Edward is never the “bad guy,” though; neither is Ingrid or Oswald. There is, instead, a sense of inevitable ebb and flow to their dynamic that evolves as their internal grasps with the situation—this play, meant as an internal examination of a man none of them, even Edward, seem to actually have known—come to points of natural friction. Under the guise of Schimberg’s frigidly humorous hand (this sharp sense of social awkwardness and evolving comedic psychology puts him in a similar field as “Dream Scenario” architect Kristoffer Borgli), “A Different Man” carries its thematic highwire act through the grace of its trio of lead performances.
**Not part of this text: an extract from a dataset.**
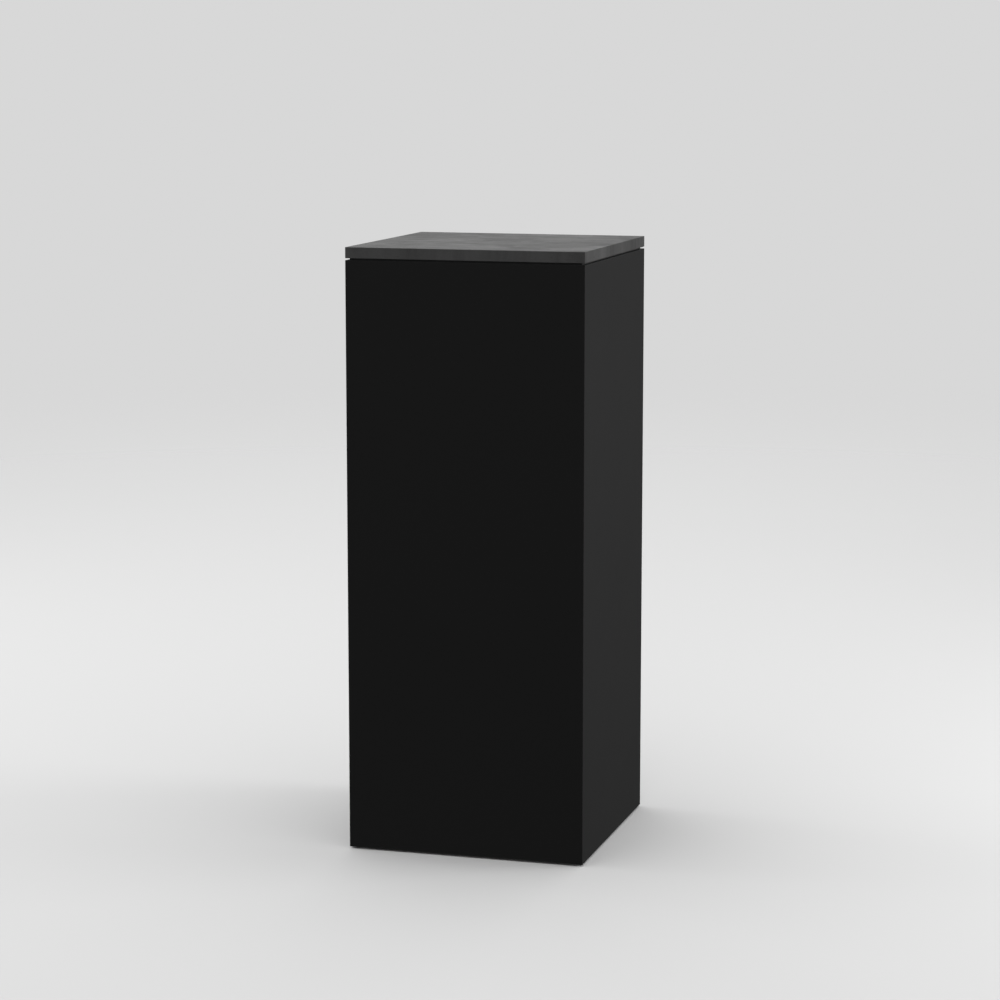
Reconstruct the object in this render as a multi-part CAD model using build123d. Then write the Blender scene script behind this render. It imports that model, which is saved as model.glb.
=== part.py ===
"""A display plinth: a square lacquered MDF column with a lift-off cement-board top on a shadow gap.

Millimetres, +Z up. The origin is on the floor under the column's centre, and the front faces -Y.
Each separate piece of the plinth is written to its own STEP file in parts/.
"""

import os

from build123d import *

# The whole plinth
plan_size = 400.0  # width and depth
overall_height = 1000.0
board = 18.0  # MDF boards and the cement-board top
shadow_gap = 3.0  # height of the neck between the column and its top
neck_inset = 6.0  # how far the neck stands back from the faces
floor_gap = 3.0  # between the floor and the panels' lower edges
panel_arris = 0.5  # eased outer edges of the lacquered panels
slab_arris = 0.6  # eased edges of the top

# Joinery inside the column
cleat_size = 20.0
cleat_arris = 1.0
frame_opening = 300.0  # the square way in, once the top is off
frame_opening_radius = 15.0
biscuit_length, biscuit_width, biscuit_thickness = 47.0, 15.0, 4.0
biscuits_per_corner = 5
biscuit_end_margin = 100.0
biscuit_set_back = 13.0  # from the outer corner to a biscuit's centre, along each face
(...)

Having won the Best Lead Performance award at this year’s Berlinale, Stan’s corporeal presence exists beyond the makeup, allowing for consistency in his body language to believably sell not only Edward’s transition but also the lingering gloom buried in his posture and hand-wringing. For his part, Pearson (who suffers from neurofibromatosis in real life) is a crucial foil to Edward’s mentality in his ability to fully sell that essential self-assurance. Reinsve, returning to her Worst Person in the World well, once again finds a pocket of likeability in a woman whose occasionally parasitic and often inconsiderate behavior may make the prospect of such affability a challenge, allowing the ease with which she handles it all to be the more impressive.
“We have no control of the flight mechanism in that reptilian part of our brains,” A Different Man’s office PSA states; Aaron Schimberg knows this and, consequently, knows that if we do decide to stick around, we may find ourselves just as uncomfortable with what we don’t see in the mirror.